What is the difference between a pyramid scheme and network marketing?

A pyramid scheme is an illegal business model where participants earn money primarily by recruiting new participants who pay to join, not from selling real products. Network marketing is a legal model where commissions are earned from product sales to real consumers, with the option to earn additional commissions from the sales of recruited distributors. The FTC's test: does income come primarily from product sales (legal) or from recruitment payments (illegal pyramid scheme)?

Is Kangen Water a pyramid scheme?

No. Kangen Water is the brand name for water ionizers manufactured by Enagic, which uses a network marketing distribution model. Enagic's own earnings disclosure states that distributors cannot earn income from recruiting, only from product sales. No regulatory body in any jurisdiction has found Enagic to be operating an illegal pyramid scheme.

What do Enagic pyramid scheme reviews and complaints say?

Most critical reviews and complaints that call Enagic a pyramid scheme are responding to the distributor culture—aggressive recruitment, income claim exaggeration, lifestyle marketing—rather than the legal compensation structure. Third-party review sites, Reddit threads, and anti-MLM blogs frequently conflate feels like a pyramid scheme with is a pyramid scheme. The documented regulatory actions (FTC 2021, DSSRC 2025) targeted distributor conduct, not Enagic's fundamental structure.

Is pyramid vs network marketing the same thing?

No—they are distinct models.

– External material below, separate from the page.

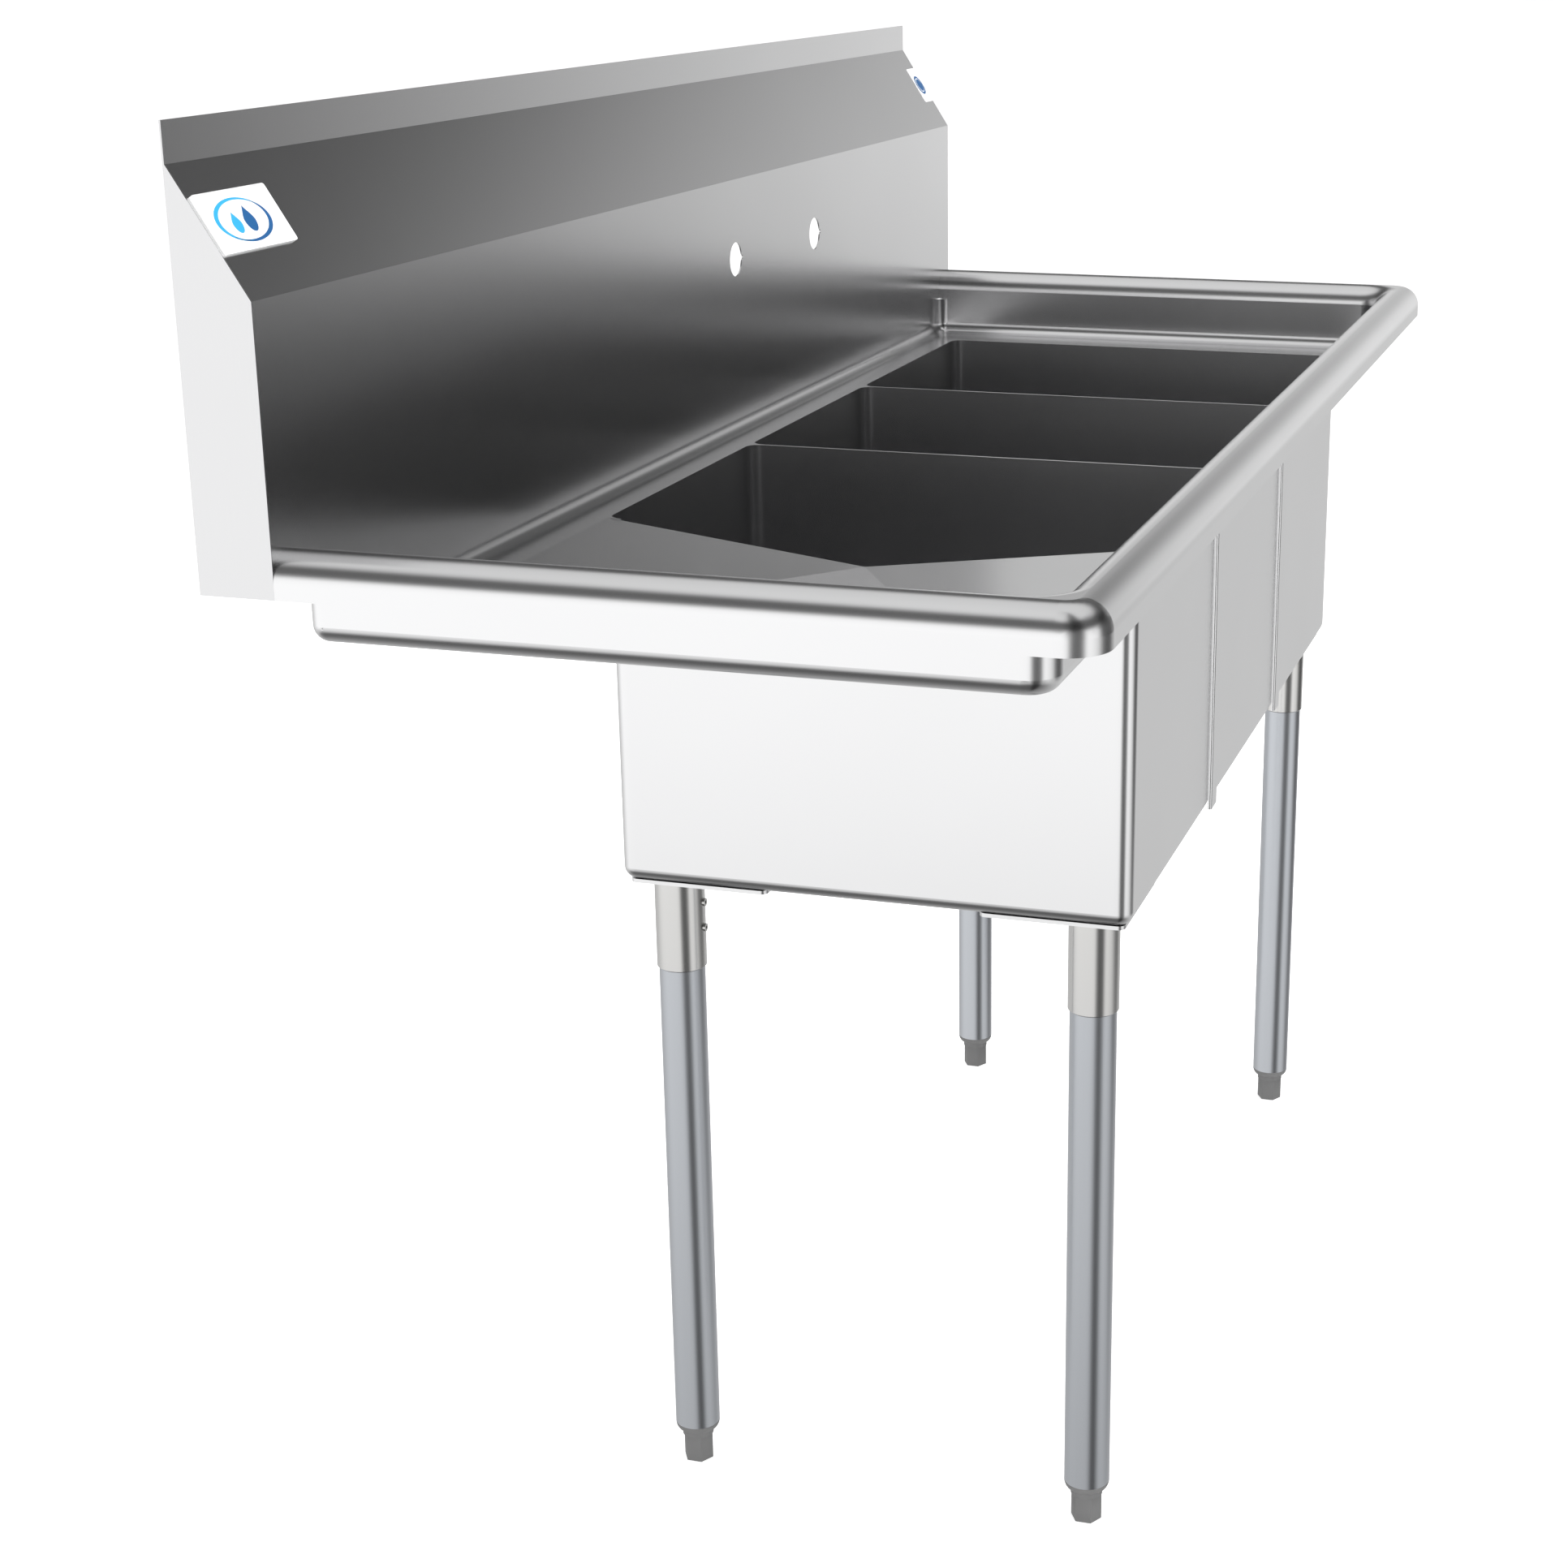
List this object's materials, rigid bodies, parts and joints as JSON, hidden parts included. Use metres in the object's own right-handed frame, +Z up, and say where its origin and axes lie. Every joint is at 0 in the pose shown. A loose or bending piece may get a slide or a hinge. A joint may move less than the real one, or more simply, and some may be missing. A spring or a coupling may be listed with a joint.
{
  "type": "three compartment sink",
  "caption": "Stainless restaurant sink: equal bowls in a row, creased drainboard on the left, rolled rims, tall splash guard with tap holes, socketed tube legs with screw-in feet.",
  "frame": {"origin": "on the floor, under the middle of the plan", "axes": "+X to the right for someone at the front, the front is at -Y, the wall at +Y, +Z up"},
  "size_m": [1.419, 0.5544, 1.111],
  "materials": {
    "stainless": "satin brushed",
    "socket_steel": "satin turned",
    "galvanised": "satin, bluish",
    "drain_steel": "satin",
    "foot_plastic": "matte",
    "nut_plastic": "matte",
    "gasket_rubber": "matte",
    "label_film": "printed film"
  },
  "bodies": {
    "sink": {"bowl_1": "stainless", "bowl_2": "stainless", "bowl_3": "stainless", "cover_strip_1": "stainless", "cover_strip_2": "stainless", "deck_tray": "stainless", "drain_cup_1": "drain_steel", "drain_cup_2": "drain_steel", "drain_cup_3": "drain_steel", "drain_gasket_1": "gasket_rubber", "drain_gasket_2": "gasket_rubber", "drain_gasket_3": "gasket_rubber", "drain_nut_1": "nut_plastic", "drain_nut_2": "nut_plastic", "drain_nut_3": "nut_plastic", "label_left": "label_film", "label_right": "label_film", "leg_plate_back_left": "stainless", "leg_plate_back_right": "stainless", "leg_plate_front_left": "stainless", "leg_plate_front_right": "stainless", "leg_plug_back_left": "foot_plastic", "leg_plug_back_right": "foot_plastic", "leg_plug_front_left": "foot_plastic", "leg_plug_front_right": "foot_plastic", "leg_socket_back_left": "socket_steel", "leg_socket_back_right": "socket_steel", "leg_socket_front_left": "socket_steel", "leg_socket_front_right": "socket_steel", "leg_tube_back_left": "galvanised", "leg_tube_back_right": "galvanised", "leg_tube_front_left": "galvanised", "leg_tube_front_right": "galvanised", "set_screws_back_left": "socket_steel", "set_screws_back_right": "socket_steel", "set_screws_front_left": "socket_steel", "set_screws_front_right": "socket_steel", "splash_cap_left": "stainless", "splash_cap_right": "stainless", "splash_guard": "stainless"},
    "foot_back_left": {"foot_back_left": "foot_plastic"},
    "foot_front_left": {"foot_front_left": "foot_plastic"},
    "foot_front_right": {"foot_front_right": "foot_plastic"},
    "foot_back_right": {"foot_back_right": "foot_plastic"},
    "drain_basket_1": {"drain_basket_1": "drain_steel"},
    "drain_basket_2": {"drain_basket_2": "drain_steel"},
    "drain_basket_3": {"drain_basket_3": "drain_steel"}
  },
  "joints": [
    {"name": "foot_back_left_screw", "type": "slide", "parent": "sink", "child": "foot_back_left", "axis": [0, 0, -1], "range_m": [0, 0.025]},
    {"name": "foot_front_left_screw", "type": "slide", "parent": "sink", "child": "foot_front_left", "axis": [0, 0, -1], "range_m": [0, 0.025]},
    {"name": "foot_front_right_screw", "type": "slide", "parent": "sink", "child": "foot_front_right", "axis": [0, 0, -1], "range_m": [0, 0.025]},
    {"name": "foot_back_right_screw", "type": "slide", "parent": "sink", "child": "foot_back_right", "axis": [0, 0, -1], "range_m": [0, 0.025]},
    {"name": "drain_basket_1_lift", "type": "slide", "parent": "sink", "child": "drain_basket_1", "axis": [0, 0, 1], "range_m": [0, 0.08]},
    {"name": "drain_basket_2_lift", "type": "slide", "parent": "sink", "child": "drain_basket_2", "axis": [0, 0, 1], "range_m": [0, 0.08]},
    {"name": "drain_basket_3_lift", "type": "slide", "parent": "sink", "child": "drain_basket_3", "axis": [0, 0, 1], "range_m": [0, 0.08]}
  ]
}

Network marketing is a legal distribution model where commissions come from product sales. A pyramid scheme is an illegal model where income comes primarily from recruitment payments. The legal line is whether the initiating event for a commission is a product sale (network marketing) or a recruitment payment (pyramid scheme). In Enagic's case, all commissions are triggered by product sales.